When Kreczko told his lawyers to look into the bailout, acquiring a bank made sense to them. But management wasn’t so sure. Anzaldúa remembers that executives were concerned that the market might perceive the company as weak, so first they had to convince the boss.

Next, the lawyers needed a target. They contacted the Office of Thrift Supervision, which put out the word to distressed institutions. Two contenders emerged. The lawyers began their due diligence on a Florida thrift, then one in the Midwest suddenly looked less risky-until they discovered an off-balance sheet exposure with a potential liability in the billions.

That’s how The Hartford conditionally agreed to purchase Federal Trust Bank, based in Sanford, Fla., for $10 million on Nov. 14 — deadline day. It was contingent on several conditions, such as The Hartford’s qualifying as a savings and loan (which it has). Two big ones remain: The Treasury’s approval of the company’s participation in the bailout program (it’s applied for $3.4 billion); and the company’s acceptance of the deal (if the government imposes conditions that are less favorable than those available at the signing, the company can walk away).
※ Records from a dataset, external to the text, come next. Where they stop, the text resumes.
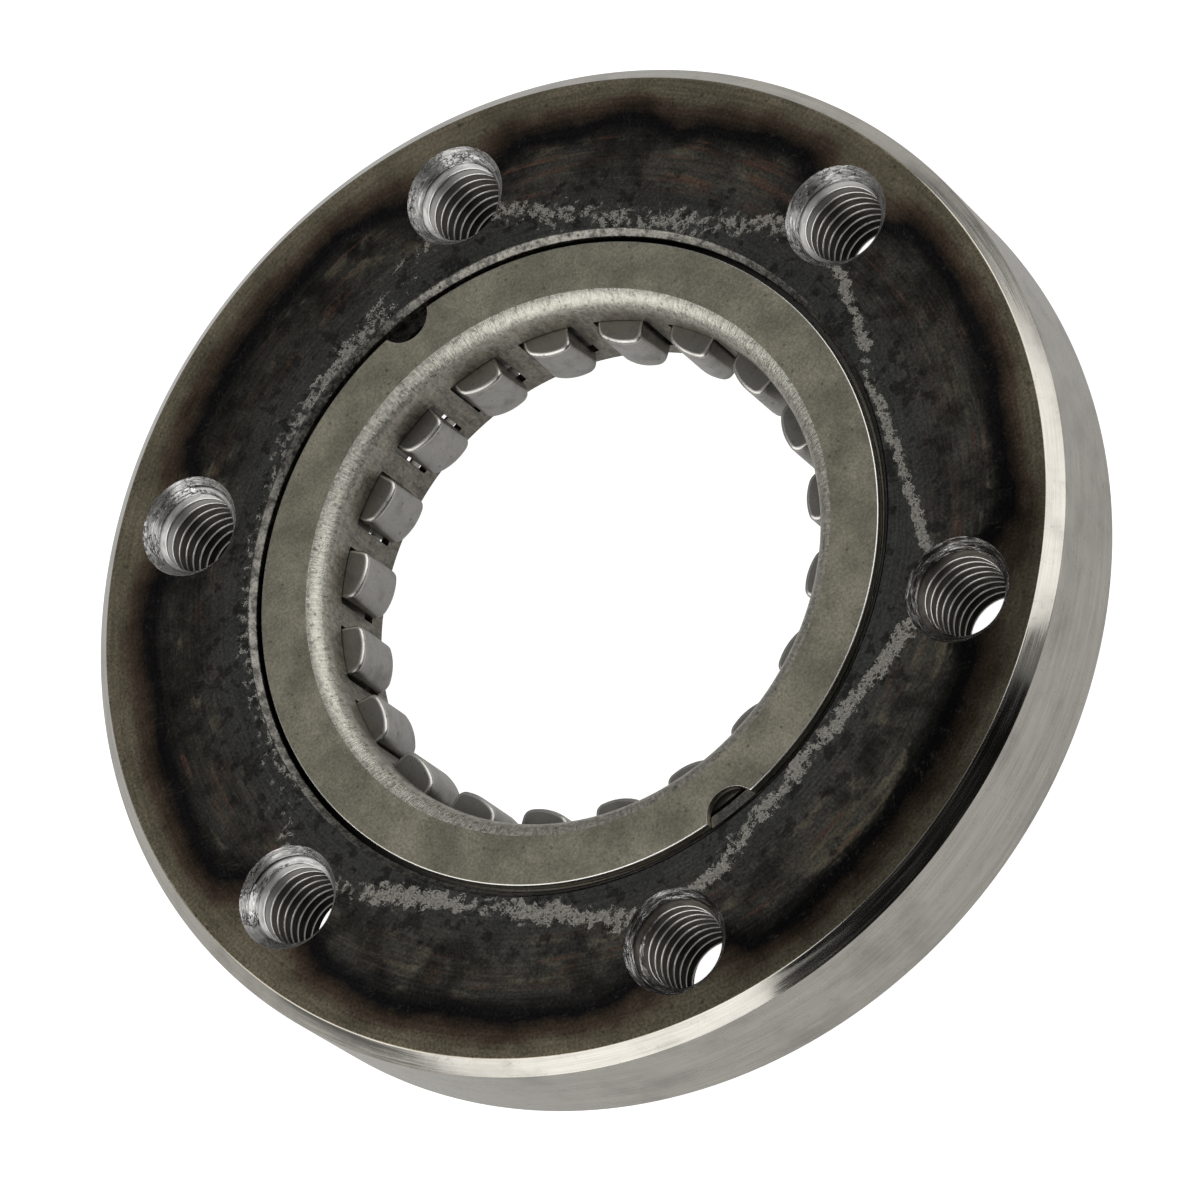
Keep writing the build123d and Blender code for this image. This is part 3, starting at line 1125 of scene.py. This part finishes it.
class CLUTCH_OT_outer_ring(bpy.types.Operator):
    """Turns the outer ring, opens its bolt holes and cuts their threads"""

    bl_idname = "clutch.outer_ring"
    bl_label = "Outer Ring"

    def execute(self, context):
        ring = ring_blank(context.scene.clutch_ring)
        sizes = context.scene.clutch_thread
        cut_away(ring, joined_round(at_first_hole(thread_mouth_cutter(sizes)), BOLT_COUNT))
        cut_away(ring, joined_round(at_first_hole(tap(sizes)), BOLT_COUNT))
        smooth(ring, widest=24)
        colours = context.scene.clutch_colours
        pattern = context.scene.clutch_heat
        machined, race, grime_and_shade = colours.machined, colours.race, colours.grime_and_shade
        finishes = {
            "front": front_face_steel(colours, pattern),
            "rim": machined_steel("rim_steel", machined, grime_and_shade, rough=0.3, spacing=0.3, depth=0.006),
            "chamfer": machined_steel("chamfer_steel", machined, grime_and_shade, rough=0.15, spacing=0.2, depth=0.001),
            "counterbore": pitted_edge_steel(colours, pattern),
            "mouth": hole_mouth_steel(colours, pattern),
            "thread": thread_steel(colours, pattern),
            "ground": machined_steel("ground_steel", race, grime_and_shade, rough=0.24, spacing=0.15, depth=0.004),
        }
        give_slots(ring, finishes, ring_zone(context.scene.clutch_ring, sizes))
        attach(ring, "outer_ring")
        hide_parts("outer_ring")
        return {"FINISHED"}


# Inner cage


def window_cutter(sizes):
    """A block the size of one window, rounded in its corners, across the cage wall."""
    low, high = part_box(SPRAG_NODES[0])
    middle = (low + high) / 2
    across = sizes.wall_radius + sizes.sheet / 2
    deselect_all()
    bpy.ops.mesh.primitive_cube_add(size=1, location=(across, 0, middle.z))
    bpy.context.object.scale = (4 * sizes.sheet, sizes.window_width, sizes.window_height)
    block = name_active("window_cutter")
    edit(block, "EDGE")
    select_in_edit_mode(
        block, lambda edge: abs(edge.verts[0].co.x - edge.verts[1].co.x) > sizes.sheet, element="edges"
    )
    bpy.ops.mesh.bevel(offset=sizes.window_corner, segments=3, affect="EDGES")
    finish_edit()
    make_active(block)
    block.rotation_euler.z = -math.atan(sizes.window_lean / (sizes.wall_radius + sizes.sheet))
    apply_place()
    return block


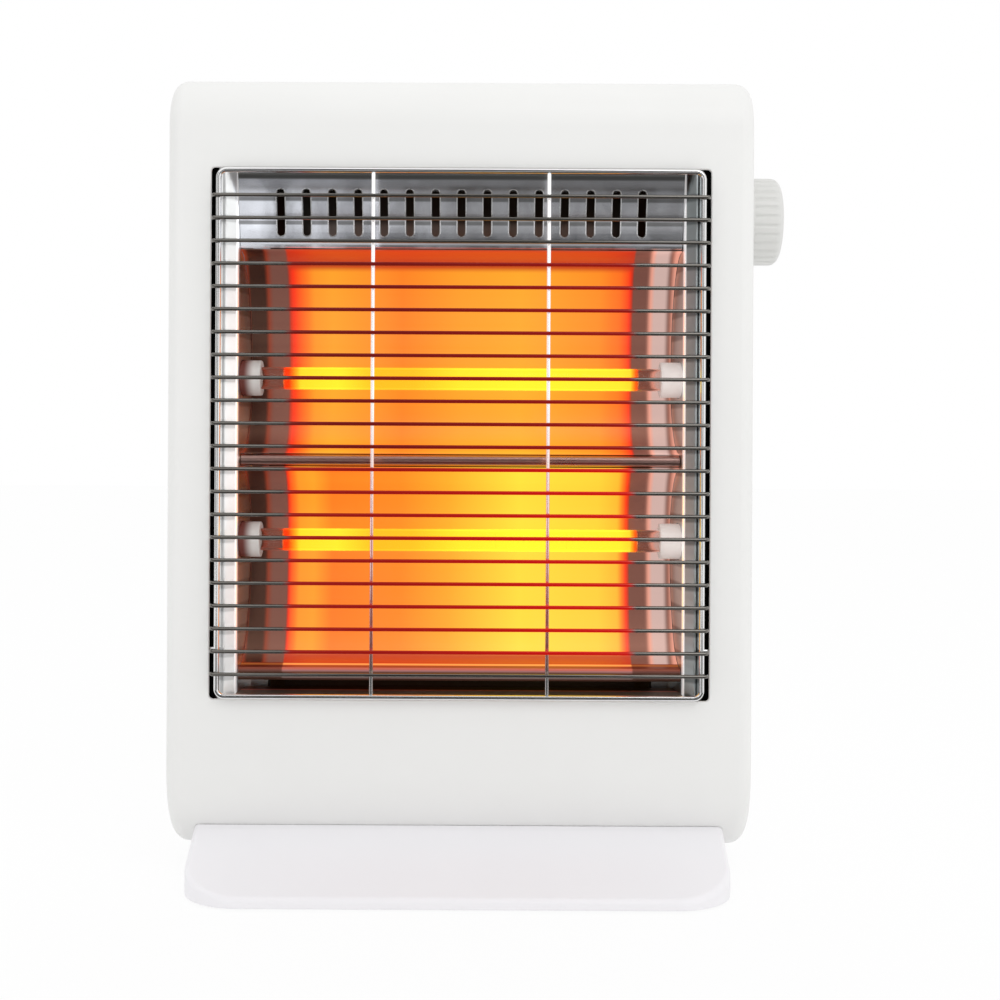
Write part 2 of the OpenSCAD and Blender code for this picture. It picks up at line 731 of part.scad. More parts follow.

In April the Treasury Department announced that it would offer aid to some life insurance companies (as with many other insurance companies, it was losses in the life insurance business that had pushed The Hartford to the brink). But Treasury didn’t say when it would decide which ones it will assist. “It will be interesting to see how it shakes out,” says Anzaldúa, with a lawyer’s gift for understatement.

No one is understating the contributions of the law department. “We really had a great year,” says Kreczko. “We knocked the ball out of the park.”


THE HARTFORD FINANCIAL SERVICES GROUP

2008 Revenue/Net Income: $9.2 billion/($2.7 billion) loss
General Counsel: Alan Kreczko
Number of In-House Lawyers: 210
We Like: In-house lawyers heavily involved in all legal work, including litigation; liberal use of flextime and telecommuting; good career development program.
Could Do Better: Pro bono isn’t quantified; department could be more diverse.